O Programa Territórios Livres do Baixo Parnaíba (Comunidades do Baixo Parnaíba e Fórum Carajás)
quarta-feira, 12 de agosto de 2020
Choque de linguagens
Enganara-se. O Foto Sombra não era mais na esquina da rua do Passeio com a praça Deodoro. Achara que ainda veria o letreiro Foto Sombra por sobre a entrada da loja. Que engano tosco. Em seu lugar, uma farmácia. Ou o Foto Sombra se mudara ou deixara de existir. Não perguntaria o que acontecera porque seria uma pergunta idiota para o seu interlocutor “ em que local de São Luis você mora?”. As lojas em que se revelavam fotos perderam espaço e vez com as novas técnicas de fotografia. Deixou saudades? Ele conduzia o olhar pelos frontais dos casarões modernizados pelo comercio local. Um foi suficiente para entretê-lo. “Memorial Cândido Riberio”. Quem fora Cândido Ribeiro?

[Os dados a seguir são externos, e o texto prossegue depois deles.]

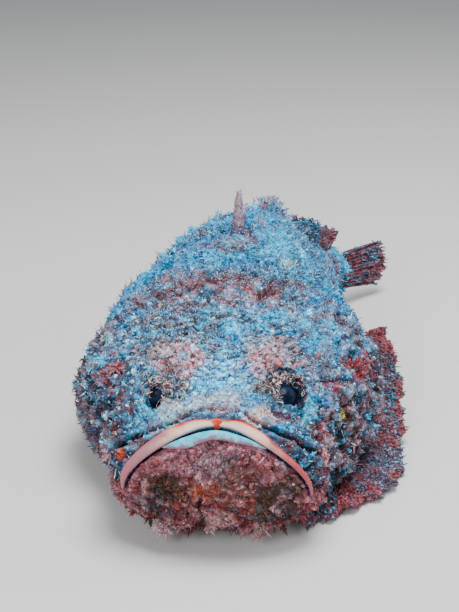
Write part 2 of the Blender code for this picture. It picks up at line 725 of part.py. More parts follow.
def back_fin(name, span, lengths, rakes, rays, rows, group, ridge=0.0, notch=0.0, web=WHOLE_WEB):
    """A fin along the back: each ray leans back by its rake in degrees; web gives the membrane's
    part of a ray's length by the ray's fraction."""
    def base(fraction):
        s = span[0] + (span[1] - span[0]) * fraction
        back = profile(s)[2]
        return np.stack([0 * s, s, back - FIN_SINK], -1)

    def tip(fraction):
        s = span[0] + (span[1] - span[0]) * fraction
        rake = np.radians(along(fraction, rakes)[:, 0])
        length = along(fraction, lengths)[:, 0]
        back = profile(s)[2]
        return np.stack([0 * s, s + length * np.sin(rake), back + length * np.cos(rake)], -1)

    def edge(fraction):
        return base(fraction) + (tip(fraction) - base(fraction)) * along(fraction, web)
    return sheet(name, base, edge, rays, rows, group, ridge=ridge, notch=notch)


def dorsal_spines(group):
    """The venom spines of the first dorsal fin in their fleshy sheaths, the first the stoutest."""
    for i in range(SPINY_COUNT):
        fraction = i / (SPINY_COUNT - 1)
        s = SPINY_BASE[0] + (SPINY_BASE[1] - SPINY_BASE[0]) * fraction
        rake = math.radians(along(fraction, SPINY_RAKE)[0])
        length = along(fraction, SPINY_LENGTH)[0]
        way = np.array([0, math.sin(rake), math.cos(rake)])
        foot = np.array([0, s, profile(s)[2]])
        girth = FIRST_SPINE_GIRTH if i == 0 else 1.0
        points = [foot - way * FIN_SINK * SPINE_ROOT, foot + way * length * SPINE_KNEE, foot + way * length]
        strand("spine", points, [radius * girth for radius in SPINE_RADII], group)


def anal_fin(group):
    """The fin behind the vent, folded over to the right on the floor."""
    def base(fraction):
        s = ANAL_BASE[0] + (ANAL_BASE[1] - ANAL_BASE[0]) * fraction
        belly = np.maximum(profile(s)[3], 0)
        return np.stack([ANAL_ROOT[0] + 0 * s, s, belly + ANAL_ROOT[1]], -1)

    def tip(fraction):
        s = ANAL_BASE[0] + (ANAL_BASE[1] - ANAL_BASE[0]) * fraction
        width = profile(s)[0]
        length = along(fraction, ANAL_LENGTH)[:, 0]
        part, behind, height = ANAL_TIP
        return np.stack([-part * width - length, s + behind, height + 0 * s], -1)
    return sheet("anal_fin", base, tip, ANAL_RAYS, ANAL_ROWS, group, ridge=RAY_RIDGE / 2, notch=RAY_NOTCH)


def caudal_fin(group):
    """The tail fin: rays spread from the end of the tail as a fan."""
    def base(fraction):
        z = CAUDAL_BASE[1] + (CAUDAL_BASE[2] - CAUDAL_BASE[1]) * fraction
        return np.stack([0 * z, CAUDAL_BASE[0] + 0 * z, z], -1)

    def tip(fraction):
        angle = np.radians((fraction * 2 - 1) * CAUDAL_SPREAD)
        length = CAUDAL_LENGTH * (1 - CAUDAL_ROUNDING * (fraction * 2 - 1) ** 2)
        return np.stack([0 * angle, CAUDAL_BASE[0] + length * np.cos(angle),
                         CAUDAL_CENTRE_Z + length * np.sin(angle)], -1)
    return sheet("caudal_fin", base, tip, CAUDAL_RAYS, CAUDAL_ROWS, group, ridge=RAY_RIDGE,
                 notch=RAY_NOTCH / 2)


def paired_fin(name, base, tip, rays, rows, group, bow):
    """A pectoral or pelvic fin, its rays' roots sunk into the body."""
    def root(fraction):
        p = along(fraction, base)
        return p - np.sign(base[0][1]) * np.array([FIN_SINK, 0, 0])
    return sheet(name, root, lambda fraction: along(fraction, tip), rays, rows, group, bow,
                 RAY_RIDGE, RAY_NOTCH)


def mirrored(points):
    return tuple((f, -x, s, z) for f, x, s, z in points)


def ring(name, centre, axis, radius, thickness, segments, group):
    """A round rim, such as an eyelid's or a nostril's, standing on its axis."""
    bpy.ops.mesh.primitive_torus_add(major_segments=segments[0], minor_segments=segments[1],
                                     major_radius=radius * CM, minor_radius=thickness * CM)
    made = bpy.context.object
    made.name = name
    for old in list(made.users_collection):
        old.objects.unlink(made)
    group.objects.link(made)
    turn = Vector(axis).to_track_quat("Z", "Y").to_matrix().to_4x4()
    made.data.transform(Matrix.Translation(Vector(centre) * CM) @ turn)
    made.matrix_basis.identity()
    return made


def bend(ob):
    """Bend the part of the fish behind the bend's start round a circle to its left."""
    count = len(ob.data.vertices)
    flat = np.empty(count * 3)
    ob.data.vertices.foreach_get("co", flat)
    p = flat.reshape(count, 3) / CM
    angle = np.maximum(p[:, 1] - BEND_START, 0) / BEND_RADIUS
    x = BEND_RADIUS * (1 - np.cos(angle)) + p[:, 0] * np.cos(angle)
    y = np.minimum(p[:, 1], BEND_START) + (BEND_RADIUS - p[:, 0]) * np.sin(angle)
    placed = np.stack([x, y, p[:, 2]], -1) * CM
    ob.data.vertices.foreach_set("co", placed.ravel())
    ob.data.update()
    return ob


def paint(ob):
    """Give the node a material of its own in its colour and roughness."""
    key = next(word for word in PAINTS if ob.name.startswith(word))
    colour, roughness = PAINTS[key]
    material = bpy.data.materials.new(ob.name)
    material.use_nodes = True
    shader = material.node_tree.nodes["Principled BSDF"]
    shader.inputs["Base Color"].default_value = (*colour, 1)
    shader.inputs["Roughness"].default_value = roughness
    shader.inputs["Metallic"].default_value = 0
    material.diffuse_color = (*colour, 1)
    ob.data.materials.clear()
    ob.data.materials.append(material)


def gill_outline(side_grow=0.0):
    turn = np.linspace(0, 2 * math.pi, GILL_POINTS, endpoint=False)
    s = GILL_CENTRE[0] + (GILL_HALF[0] + side_grow) * signed_power(np.cos(turn), 2 / GILL_FULLNESS)
    z = GILL_CENTRE[1] + (GILL_HALF[1] + side_grow) * signed_power(np.sin(turn), 2 / GILL_FULLNESS)
    return np.stack([s, z], -1)


def jaw_outline():
    """The mouth's arch with the lower jaw's edges running out and down from its corners."""
    arch = mouth_line()
    x, z = JAW_EDGE
    return np.concatenate([[(x, z)], arch, [(-x, z), (-x, -1), (x, -1)]])


def eye_centre(side):
    """Centre and axis of an eyeball sunk into the skin at its place."""
    surface = body(*back_place(*EYE_PLACE))
    axis = np.array(EYE_AXIS) / np.linalg.norm(EYE_AXIS)
    centre = surface - axis * (EYE_RADIUS - EYE_SINK)
    return centre * (side, 1, 1), axis * (side, 1, 1)


def clear_scene():
    for ob in list(bpy.data.objects):
        bpy.data.objects.remove(ob, do_unlink=True)


def copy_of(ob, name, group):
    made = bpy.data.objects.new(name, ob.data.copy())
    group.objects.link(made)
    return made


def eyes_and_rims(whole, parts, cutters):
    """Eyeballs as nodes, and lids and nostril rims joined to the body; gives eyes and their fits."""
    eyes = []
    fits = []
    for side, word in ((1, "left"), (-1, "right")):
        centre, axis = eye_centre(side)
        eyes.append(ball("eye_" + word, centre, EYE_RADIUS, parts))
        fits.append(ball("eye_fit_" + word, centre, EYE_RADIUS + GAP, cutters))
        lid = ring("lid_" + word, centre + axis * LID_LIFT, axis, LID_RADIUS, LID_THICKNESS,
                   LID_SEGMENTS, cutters)
        boolean(whole, lid, "UNION")
        u, theta = back_place(side * NOSTRIL_PLACE[0], NOSTRIL_PLACE[1])
        nostril = ring("nostril_" + word, body(u, theta), normals_of(u, theta, plain_body),
                       NOSTRIL_RADIUS, NOSTRIL_RIM, NOSTRIL_SEGMENTS, cutters)
        boolean(whole, nostril, "UNION")
    return eyes, fits


def gill_cutters(cutters):
    """Prisms that cut the gill covers out of the cheeks, and wider ones that leave their gaps."""
    covers = []
    fits = []
    for side in (1, -1):
        ends = sorted((side * GILL_INNER_X, side * GILL_OUTER_X))
        covers.append(prism("gill_prism", gill_outline(), *ends, "along_x", cutters))
        ends = sorted((side * (GILL_INNER_X - GAP), side * (GILL_OUTER_X + 1)))
        fits.append(prism("gill_fit", gill_outline(GAP), *ends, "along_x", cutters))
    return covers, fits


def jaw_and_lip(whole, parts, cutters):
    """The lower jaw with its lip, the upper lip, and the cutters that leave room for both."""
    line = jaw_outline()
    inside = prism("jaw_prism", line, JAW_PRISM_FRONT, JAW_BACK, "along_y", cutters)
    jaw_fit = prism("jaw_fit", outset(line, GAP), JAW_PRISM_FRONT - GAP, JAW_BACK + GAP, "along_y", cutters)
    lip_fit = lip("lip_fit", cutters, LIP_HALF_WIDTH, LIP_SHIFT, LIP_LIFT, grow=GAP)
    upper = lip("upper_lip", parts, LIP_HALF_WIDTH, LIP_SHIFT, LIP_LIFT)
    lower = lip("lower_lip", cutters, LOWER_LIP_HALF_WIDTH, LOWER_LIP_SHIFT, LOWER_LIP_LIFT, LOWER_LIP_END)
    jaw = boolean(copy_of(whole, "lower_jaw", parts), inside, "INTERSECT")
    boolean(jaw, lower, "UNION")
    boolean(jaw, lip_fit, "DIFFERENCE")
    return [jaw, upper], [jaw_fit, lip_fit]


def body_nodes(whole, cuts, parts, cutters):
    """Head, gill covers, torso and tail stalk, parted by gaps; cuts are taken out of the head."""
    covers, fits = gill_cutters(cutters)
    spans = {"head": (-2, HEAD_END), "torso": (HEAD_END + GAP, TORSO_END),
             "tail_stalk": (TORSO_END + GAP, CUT_REACH)}
    nodes = []
    for name, (first, last) in spans.items():
        node = boolean(copy_of(whole, name, parts), slab(name + "_slab", first, last, cutters), "INTERSECT")
        for cutter in (cuts if name == "head" else []) + (fits if name != "tail_stalk" else []):
            boolean(node, cutter, "DIFFERENCE")
        nodes.append(node)
    for word, cutter in zip(("left", "right"), covers):
        nodes.append(boolean(copy_of(whole, "gill_cover_" + word, parts), cutter, "INTERSECT"))
    return nodes


def fin_nodes(parts, growths, fit):
    """All fins, the first dorsal joined to its spines, each cut clear of the body."""
    x, s, z = PECTORAL_BOW
    flat = (0, 0, 0)
    spiny = back_fin("dorsal_fin_spiny", SPINY_BASE, SPINY_LENGTH, SPINY_RAKE, SPINY_COUNT, SPINY_ROWS,
                     parts, notch=SPINY_NOTCH, web=SPINY_WEB)
    dorsal_spines(growths)
    boolean(spiny, growths, "UNION", "MANIFOLD")
    clear(growths)
    fins = [
        spiny,
        back_fin("dorsal_fin_soft", SOFT_BASE, SOFT_LENGTH, SOFT_RAKE, SOFT_RAYS, SOFT_ROWS, parts,
                 RAY_RIDGE, RAY_NOTCH),
        paired_fin("pectoral_fin_left", LEFT_PECTORAL_BASE, LEFT_PECTORAL_TIP, PECTORAL_RAYS,
                   PECTORAL_ROWS, parts, (x, s, z)),
        paired_fin("pectoral_fin_right", RIGHT_PECTORAL_BASE, RIGHT_PECTORAL_TIP, PECTORAL_RAYS,
                   PECTORAL_ROWS, parts, (-x, s, z)),
        paired_fin("pelvic_fin_left", PELVIC_BASE, PELVIC_TIP, PELVIC_RAYS, PELVIC_ROWS, parts, flat),
        paired_fin("pelvic_fin_right", mirrored(PELVIC_BASE), mirrored(PELVIC_TIP), PELVIC_RAYS,
                   PELVIC_ROWS, parts, flat),
        anal_fin(parts),
        caudal_fin(parts),
    ]
    for fin in fins:
        boolean(fin, fit, "DIFFERENCE", "MANIFOLD")
    return fins


def centre_under(root, parts):
    """Put all nodes on the root, which moves the middle of their box to the origin."""
    nodes = [ob for ob in parts.objects if ob.type == "MESH"]
    corners = np.array([v.co for ob in nodes for v in ob.data.vertices])
    low, high = corners.min(0), corners.max(0)
    root.location = (-(low[0] + high[0]) / 2, -(low[1] + high[1]) / 2, 0)
    for ob in nodes:
        ob.parent = root


def main():
    clear_scene()
    parts = collection("stonefish")
    cutters = collection("cutters")
    whole = body_solid("whole", cutters)
    fit = body_solid("whole_fit", cutters, GAP)
    eyes, eye_fits = eyes_and_rims(whole, parts, cutters)

    chance = random.Random(SEED)
    growths = collection("growths")
    tassels(growths, chance)
    warts(growths, chance)
    boolean(whole, growths, "UNION", "MANIFOLD")
    clear(growths)

    mouth, mouth_fits = jaw_and_lip(whole, parts, cutters)
    flesh = body_nodes(whole, mouth_fits + eye_fits, parts, cutters)
    fins = fin_nodes(parts, growths, fit)
    for ob in flesh + mouth + fins + eyes:
        keep_largest(ob)
        bend(ob)
        paint(ob)
    clear(cutters)
    bpy.data.collections.remove(growths)

    root = bpy.data.objects.new("stonefish", None)
    parts.objects.link(root)
    centre_under(root, parts)


main()
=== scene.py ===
"""Looks of a stonefish that lies on a pale floor, head towards -Y.

The fish is drawn straight, in centimetres: x across with its left side at +X, s along the body from
the front of the lower jaw, z up from the floor. Its tail is then bent to the left, and the whole is
moved to where the frame has it.
"""
import math
from collections import namedtuple

import bpy
import numpy as np
from mathutils import Matrix, Vector
from mathutils.kdtree import KDTree


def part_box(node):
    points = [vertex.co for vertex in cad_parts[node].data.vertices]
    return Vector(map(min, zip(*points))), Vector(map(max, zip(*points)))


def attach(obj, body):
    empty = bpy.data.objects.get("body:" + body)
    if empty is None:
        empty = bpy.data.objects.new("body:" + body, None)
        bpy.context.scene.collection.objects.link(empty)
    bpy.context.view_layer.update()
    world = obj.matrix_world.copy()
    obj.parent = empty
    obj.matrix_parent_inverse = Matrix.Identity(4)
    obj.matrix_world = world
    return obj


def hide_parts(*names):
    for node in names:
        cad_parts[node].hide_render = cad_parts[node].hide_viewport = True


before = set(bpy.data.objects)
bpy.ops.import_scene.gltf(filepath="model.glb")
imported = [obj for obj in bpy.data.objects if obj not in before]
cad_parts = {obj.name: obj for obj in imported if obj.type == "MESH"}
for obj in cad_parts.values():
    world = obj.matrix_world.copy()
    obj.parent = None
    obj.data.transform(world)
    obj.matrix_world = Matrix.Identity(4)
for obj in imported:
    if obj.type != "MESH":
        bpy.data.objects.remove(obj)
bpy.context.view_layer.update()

CM = 0.01
SEED = 11
PI = math.pi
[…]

Deram o nome Cândido Riberio a uma rua, mas um memorial em sua homenagem lhe surpreendeu. Ele pensou em entrar por alguns minutos e analisar o ambiente como se fosse um pesquisador muito interessado na historicidade de São Luis. O papel de pesquisador não lhe cabia. Caber-lhe-ia mais o papel de observador das prateleiras de uma livraria católica onde cavucou o livro “Observações Filosóficas”, de Ludwig Wittgenstein, filosofo positivista austríaco do começo do século XX. Os trechos do livro que lera resvalavam na matemática. Não é por acaso esse resvalo, pois a prosa de Wittgenstein elimina a subjetividade em busca de uma pureza do enunciado. Quase cometeu a indiscrição de inquirir a vendedora “ que esse livro faz na prateleira de uma livraria católica?”. Manteve a politica de boa vizinhança e comprou dois livros católicos que a mãe pedira. A discussão em torno da linguagem sempre lhe cativou e, provavelmente, a leitura de Wittgenstein traria poucos dissabores. A linguagem que se ouve nas ruas, rapidamente, pegando no ar, talvez lhe trouxesse mais estática. Uma menina conversava com a mãe sobre um dinheiro ou algo parecido. Desentendeu tudinho. Esse choque de linguagens prevaleceu na chegada dos negros, no porto de São Luis, que vieram trabalhar como escravos nos engenhos de cana de açúcar instalados na zona rural do Maranhão.